The Mahāyānas say, You’re little vehicle just gets a few people who are very, very tough ascetics, and takes them across the other shore to nirvāṇa. But the great vehicle shows people that nirvāṇa is not different from ordinary life. So that, when you have reached nirvāṇa, if you think, Now I have attained it. Now I have succeeded. Now I have caught the secret of the universe, and I am at peace, you have only a false peace; you have become a stone buddha. You have a new illusion of the changeless. So it is said that such a person is a pratyekabuddha. That means ‘private buddha’: I’ve got it all for myself. And in contrast with this kind of pratyekabuddha, who gains nirvāṇa and stays there, the Mahāyānists use the word bodhisattva. ‘Sattva’ means essential principle; ‘bodhi,’ awakening. A person whose essential being is awakened. The word used to mean ‘junior buddha,’ someone on the way to becoming a buddha. But in the course of time, it came to mean someone who had attained buddhahood, who had reached nirvāṇa, but who returns into everyday life to deliver everyday beings. This is the popular idea of a bodhisattva: a savior.
And so, in the popular Buddhism of Tibet and China and Japan, people worship the bodhisattvas—the great bodhisattvas—as saviors. Say, the hermaphroditic Guanyin. People loved Guanyin because she—he/she, she/he—could be a buddha, but has come back into the world to save all beings. The Japanese call he/she Kannon, and they have, in Kyoto, an image of Kannon with one thousand arms, radiating like a great aureole all around this great golden figure. And these one thousand arms are one thousand different ways of rescuing beings from ignorance. Kannon is [a] funny thing. I remember one night when I suddenly realized that Kannon was incarnate in the whole city of Kyoto; that this whole city was Kannon.

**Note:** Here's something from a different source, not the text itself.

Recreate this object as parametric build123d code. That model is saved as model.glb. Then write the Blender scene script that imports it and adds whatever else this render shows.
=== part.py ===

That the police department, the taxi drivers, the fire department, the mayer and corporation, the shopkeepers—in so far as this whole city was a collaborate effort to sustain human life, however bumbling, however inefficient, however corrupt—it was still a manifestation of Kannon with its thousand arms, all working independently, and yet one. So they revere those bodhisattvas as the saviors who’ve come back into the world to deliver all beings.
But there is a more esoteric interpretation of this. The bodhisattva returns into the world. That means he has discovered that you don’t have to go anywhere to find nirvāṇa. Nirvāṇa is where you are, provided you don’t object to it.